Lead(II) hydroxide is an inorganic compound with the formula Pb(OH)2. The material has not been isolated but its existence has been inferred as an ill-defined component of solutions of Pb(II). "Lead does not appear to form a simple hydroxide, Pb(OH)_{2}," however. Instead it forms oxides and oxy-hydroxides.

==Preparation==
Addition of hydroxide to a solution of a lead(II) salt, a hydrated lead oxide PbO*xH2O (with x < 1) is obtained. Careful hydrolysis of lead(II) acetate solution yields a crystalline product with a formula 6PbO*2H2O or Pb6O4(OH)4. This material is a cluster compound, consisting of an octahedron of Pb centers, each face of which is capped by an oxide or a hydroxide. The structure is reminiscent of the Mo6S8 subunit of the Chevrel phases.

==Reactions==
In aqueous solution, lead(II) hydroxide is a somewhat weak base, forming lead(II) ion, Pb(2+), under weakly acidic conditions.
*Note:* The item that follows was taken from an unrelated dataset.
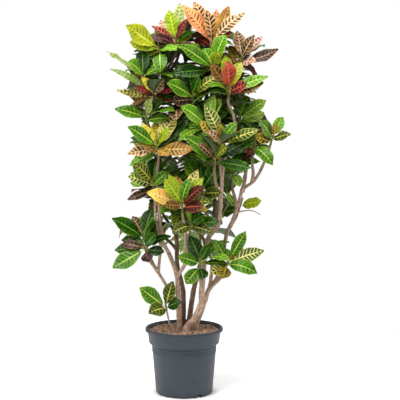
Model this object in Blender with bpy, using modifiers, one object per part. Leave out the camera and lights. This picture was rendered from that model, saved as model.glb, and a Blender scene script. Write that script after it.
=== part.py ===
"""A potted croton: a nursery pot of moulded plastic filled with peat, six woody stems that fork
into branches, and a rosette of broad leaves at the end of each branch. Metres, +Z up; the origin
is the centre of the pot's underside and the side seen first is -Y."""
import math
import random

import bmesh
import bpy
from mathutils import Matrix, Vector
from mathutils.bvhtree import BVHTree

# Pot
POT_HEIGHT = 0.250
RIM_RADIUS = 0.147
COLLAR_RADIUS = 0.138
COLLAR_DEPTH = 0.055
BODY_TOP_RADIUS = 0.123
BODY_FOOT_RADIUS = 0.107
POT_WALL = 0.003
POT_SIDES = 24
DRAIN_NOTCHES = 3
DRAIN_AZIMUTH = math.radians(-57)
DRAIN_WIDTH = 0.026
DRAIN_HEIGHT = 0.006

# Peat
SOIL_TOP = 0.240
SOIL_EDGE_DROP = 0.006
HOLE_FLOOR = 0.180
HOLE_SIDES = 8
FIT_GAP = 0.0003

# Wood
BRANCH_RADIUS = 0.0048
BRANCH_MAX_RADIUS = 0.008
SHOOT_RADIUS = 0.0045
SHOOT_TIP_RADIUS = 0.0030
SHOOT_LENGTH = 0.048
SHORT_SHOOT = 0.030
STRAIGHT_END = 0.015
CROWN_RISE = 0.020
STEM_ROUNDING = 2
BRANCH_ROUNDING = 0
SHOOT_ROUNDING = 0

# Leaf
RIB_DEPTH = 0.0022
PETIOLE_HALF_WIDTH = 0.0015
PETIOLE_SHARE = 0.12
SEEN_STATIONS = (0.0, 0.115, 0.33, 0.60, 0.84, 1.0)
GROWN_STATIONS = (0.0, 0.115, 0.40, 0.76, 1.0)
EDGE_WAVE = 0.0025
BLADE_FULLNESS = 0.55
LEAF_WIDTH = 0.064
LEAF_LENGTH = (0.112, 0.165)
LOWEST_LEAF_POINT = 0.262
CLEARANCE = 0.0009
GOLDEN_ANGLE = math.radians(137.5)
LEAF_COLOURS = {
    "green": (0.020, 0.085, 0.018),
    "lime": (0.200, 0.340, 0.030),
    "gold": (0.420, 0.330, 0.030),
    "orange": (0.520, 0.170, 0.030),
    "red": (0.280, 0.030, 0.025),
    "bronze": (0.080, 0.050, 0.025),
}
VIEWER = Vector((0.0, -1.0, 0.0))
UP = Vector((0.0, 0.0, 1.0))
# Where the plant was looked at from when its places were measured
EYE = Vector((0.060, -4.200, 1.130))

# Each limb: stem it belongs to, limb it forks from and the height of the fork, radius at its
# start and end, and the way its centre line goes
LIMBS = {
    "left": ("stem_left", None, 0, 0.0112, 0.0050, (
        (-0.017, -0.022, 0.1803), (-0.017, -0.022, 0.252), (-0.020, -0.026, 0.320),
        (-0.023, -0.030, 0.390), (-0.028, -0.030, 0.456), (-0.054, -0.038, 0.531),
        (-0.080, -0.045, 0.583), (-0.088, -0.052, 0.650), (-0.093, -0.062, 0.740),
        (-0.099, -0.072, 0.816))),
    "left_fork": ("stem_left", "left", 0.448, 0.0076, 0.0050, (
        (0.003, -0.045, 0.496), (0.006, -0.062, 0.560), (0.007, -0.086, 0.620))),
    "low_left": ("stem_left", "left", 0.345, 0.0070, 0.0048, (
        (-0.049, -0.030, 0.385), (-0.070, -0.034, 0.420), (-0.097, -0.038, 0.466),
        (-0.120, -0.034, 0.506))),
    "low_left_twig": ("stem_left", "low_left", 0.466, 0.0056, 0.0048, (
        (-0.090, -0.044, 0.520), (-0.088, -0.050, 0.585), (-0.104, -0.064, 0.665))),
    "back_left": ("stem_back_left", None, 0, 0.0106, 0.0050, (
        (-0.004, 0.030, 0.1803), (-0.004, 0.030, 0.252), (-0.005, 0.030, 0.385),
        (-0.026, 0.032, 0.478), (-0.029, 0.034, 0.583), (-0.052, 0.040, 0.722),
        (-0.090, 0.048, 0.872), (-0.104, 0.046, 1.003), (-0.096, 0.036, 1.097),
        (-0.074, 0.022, 1.190))),
    "back": ("stem_back", None, 0, 0.0110, 0.0050, (
        (0.018, 0.014, 0.1803), (0.018, 0.014, 0.252), (0.030, 0.015, 0.351),
        (0.045, 0.022, 0.426), (0.090, 0.040, 0.580), (0.110, 0.043, 0.621),
        (0.116, 0.042, 0.733), (0.100, 0.032, 0.880), (0.070, 0.026, 1.000),
        (0.080, 0.022, 1.100), (0.098, 0.012, 1.200))),
    "front": ("stem_front", None, 0, 0.0132, 0.0050, (
        (0.010, -0.044, 0.1803), (0.010, -0.044, 0.252), (0.038, -0.046, 0.290),
        (0.063, -0.048, 0.345), (0.068, -0.050, 0.416), (0.086, -0.050, 0.580),
        (0.127, -0.052, 0.643), (0.135, -0.055, 0.715), (0.139, -0.058, 0.771),
        (0.148, -0.058, 0.876), (0.176, -0.058, 0.947), (0.190, -0.058, 0.995),
        (0.182, -0.060, 1.050))),
    "right": ("stem_right", None, 0, 0.0108, 0.0050, (
        (0.044, -0.010, 0.1803), (0.044, -0.010, 0.252), (0.067, -0.009, 0.317),
        (0.090, -0.008, 0.388), (0.126, -0.006, 0.441), (0.144, -0.004, 0.516),
        (0.160, -0.002, 0.602), (0.182, 0.000, 0.655), (0.204, 0.000, 0.715),
        (0.220, 0.000, 0.770), (0.263, -0.004, 0.806), (0.295, -0.006, 0.863))),
    "right_back": ("stem_right", "right", 0.350, 0.0080, 0.0050, (
        (0.094, 0.006, 0.395), (0.103, 0.016, 0.450), (0.102, 0.026, 0.510))),
    "bare_twig": ("stem_right", "right", 0.684, 0.0032, 0.0012, (
        (0.232, 0.004, 0.692), (0.262, 0.002, 0.690), (0.288, -0.002, 0.676))),
    "right_fork": ("stem_right", "right", 0.762, 0.0075, 0.0050, (
        (0.231, 0.012, 0.831), (0.227, 0.034, 0.920), (0.214, 0.052, 1.000),
        (0.206, 0.042, 1.100))),
    "front_shoot": ("shoot_front_left", None, 0, 0.0034, 0.0032, (
        (-0.038, -0.050, 0.1803), (-0.038, -0.050, 0.252), (-0.054, -0.060, 0.277))),
}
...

This cation hydrolyzes and, under progressively increasing alkaline conditions, it becomes somewhat weak acid, and it forms Pb(OH)+, Pb(OH)2(aqueous), Pb(OH)3−, and other species, including several polynuclear species, e.g., Pb4(OH)4(4+), Pb3(OH)4(2+), Pb6O(OH)6(4+).
Upon heating to decomposition temperatures, it forms lead oxide (PbO) in the yellow form, litharge.

==History==
The name lead hydrate has sometimes been used in the past but it is unclear whether this refers to Pb(OH)2 or PbO*xH2O. In 1964 it was believed that such a simple compound did not exist, as lead basic carbonate (2PbCO3*Pb(OH)2) or lead(II) oxide (PbO) was encountered where lead hydroxide was expected. This has been a subject of considerable confusion in the past. However, subsequent research has demonstrated that lead(II) hydroxide does indeed exist as one of a series of lead hydroxides.